We have them situated next to each of our chairs, have plywood cut to fit on the top of each one and have lamps on them. Sort of like workable furniture.
We use dog gates to separate rooms and Ginger lets me know when she wants to change rooms. I always have one of them with me and Ginger will actually scratch on the gate to let me know she wants to spend time with me and then I swap them out.
All in all it works great and I've even taught them to wait so I can walk one past the other to let them out in the back yard.
I am always in between the two of them. We have a 3rd dog who loves everyone and all our dogs love to sit by the front window and I use that to my advantage. It's almost like a reward and they take turns being in the front.
In my case because Rosie was feral she's always had the mind set to attack first to save her own hide and I understand that. Survival mode is the worse sort of fight any animal can be in.
With time I have learned what to watch for and it basically comes down to knowing what to expect and be prepared.

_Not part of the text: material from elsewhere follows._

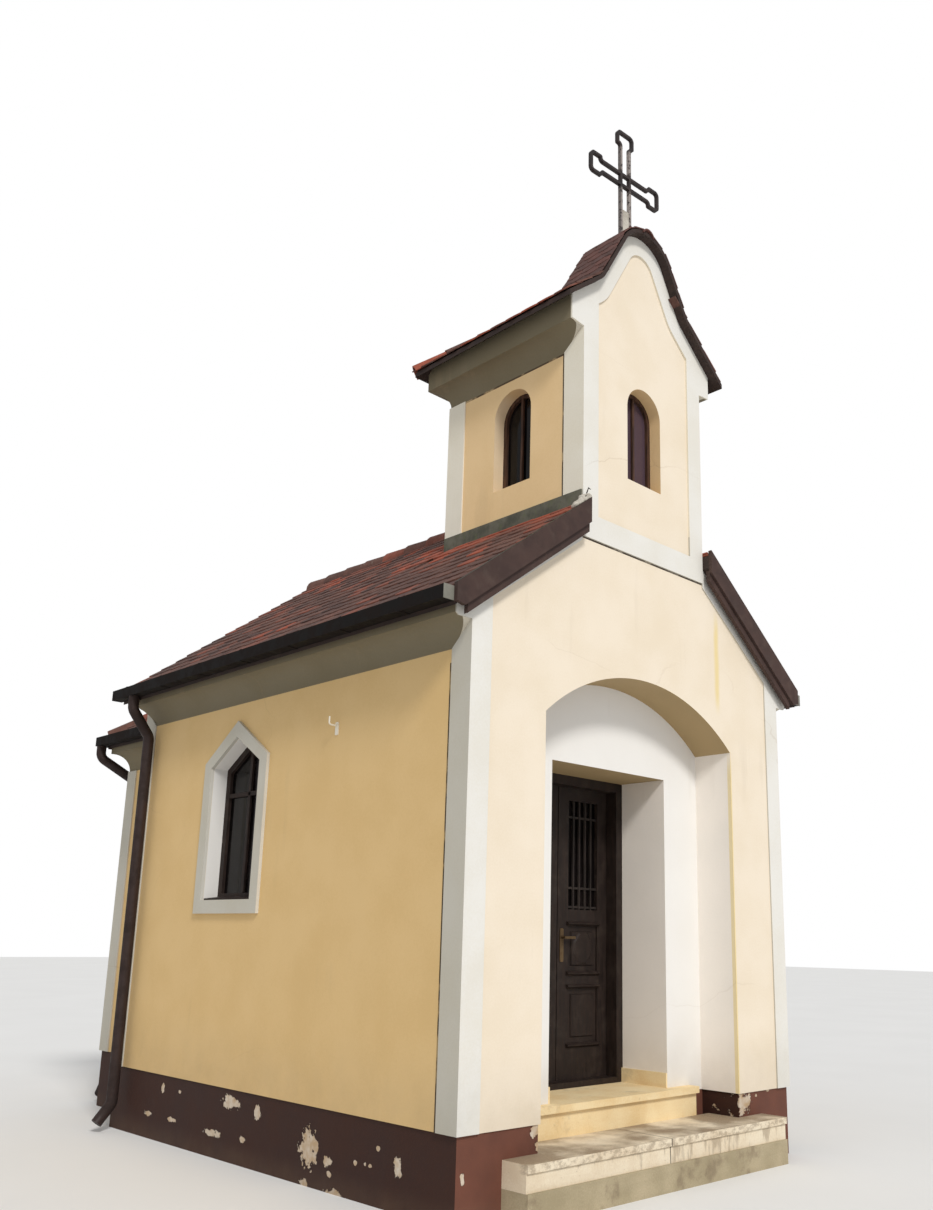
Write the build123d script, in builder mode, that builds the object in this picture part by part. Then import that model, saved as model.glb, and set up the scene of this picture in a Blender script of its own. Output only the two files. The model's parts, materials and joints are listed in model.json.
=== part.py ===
"""A small plastered chapel with a belfry, a niche doorway and a low apse.

The origin lies on the centre line, at the facade's plane, on the lowest ground.
X runs to the right along the facade, Y into the building and Z up. Sizes are in millimetres.
"""
from build123d import *
from math import cos, radians, sin, sqrt, tan
import os

os.makedirs("parts", exist_ok=True)

# Site: the ground falls away on the left, and the walls run down to its lowest point
paving = 165            # front paving above the lowest ground

# Nave walls
nave_width = 3400       # over the corner pilasters
nave_length = 4220      # facade to rear face
wall_thickness = 380
front_leaf = 331        # depth of the niche
front_wall = 900        # facade to the inner face at the door
relief = 10             # how far raised plaster stands off the walls
plinth_top = paving + 310
plinth_setback = 10
ceiling_under = paving + 3144
ceiling_depth = 120
ceiling_bearing = 120
floor_top = paving + 350

# Nave roof, its slopes given by the ridge of the boarding and the fall for each millimetre out
roof_ridge = paving + 4846
roof_fall = 0.765
roof_thickness = 80
eave_overhang = 195     # from the wall's raised face to the eave's plumb cut
front_overhang = 70
rear_overhang = 80

# Ridge capping
ridge_half = 110
ridge_rise = 62

# Bargeboards at the front verge
barge_rise = 44         # upper edge above the boarding
barge_depth = 185
barge_thickness = 30
barge_strip_depth = 65
barge_strip_thickness = 25
barge_strip_setback = 95   # behind the eave's plumb cut
barge_end_height = 115  # of the plumb cut at its lower end
barge_end_slope = 70    # run of the cut back below it
barge_past_eave = 10
barge_gap = 2           # to the belfry
barge_lap = 20          # of the strip behind the board
barge_backing = 8

# Cornices under the eaves
cornice_setback = 65    # behind the eave's plumb cut
cove_rise = 174
cornice_fascia = 65
cornice_end_bevel = 16  # of the cornice's white end, under its tip
cornice_end_run = 20
pilaster_width = 170

# Raised band along the gable's rakes
rake_band_depth = 148   # under the boarding's underside, beside the belfry
rake_band_fall = 0.745
panel_half = 1530       # facade panel between the corner pilasters

# Niche and doorway
niche_half = 1030
niche_spring = paving + 2800
niche_rise = 380
door_half = 619
door_top = paving + 2569
door_reveal = 414       # niche back to the frame

# Steps
lower_step_half = 1330
lower_step_front = 200  # ahead of the facade
lower_step_top = paving + 150
tread_thickness = 45
nosing = 30
upper_riser = 270       # behind the facade
upper_step_half = 880
skirting_height = 100
skirting_thickness = 15

# Door
frame_depth = 150
frame_jamb = 59
frame_stop = 12
stop_depth = 100
leaf_thickness = 45
leaf_gap = 5
meeting_gap = 8
sill_height = 40
leaf_floor_gap = 10
stile_width = 112
top_rail = 100
light_bottom = paving + 1590
ledge_height = 34
ledge_projection = 22
ledge_nose_top = 0.6    # shares of the ledge's height
ledge_nose_foot = 0.4
ledge_end = 14          # past the panels
middle_panel_top = paving + 1470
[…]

Both dogs are always fed in their crates, no exception. I also know that Rosie has a tendency to fight when she is overly stimulated so each day, each dog gets quality play time with me alone in another room.
I never have more than one dog in the Living Room at one time. This has stopped all fights if someone knocks on the door.
Because Rosie doesn't play well with others, I never have her around other dogs. She loves people and is great with kids, she's smart and funny. She's a great dog, she just has some issues. I wish I had a quarter for every time someone suggested I find her a new home or put her down. I won't give away a problem and I know her far better than anyone else. Not to mention she's my mouser on the few times we've had an unwanted critter from the field out back in the winter.
Dog fights are very, very dangerous and scary. I tried for years to make everything work out but in the end it never did.
My home is peaceful, quiet and the dogs know what I expect of them. As I write this both are sound asleep in their crates with a handful of dog treats each until I have my breakfast. I do give each dog the same amount of attention and in the end all is well.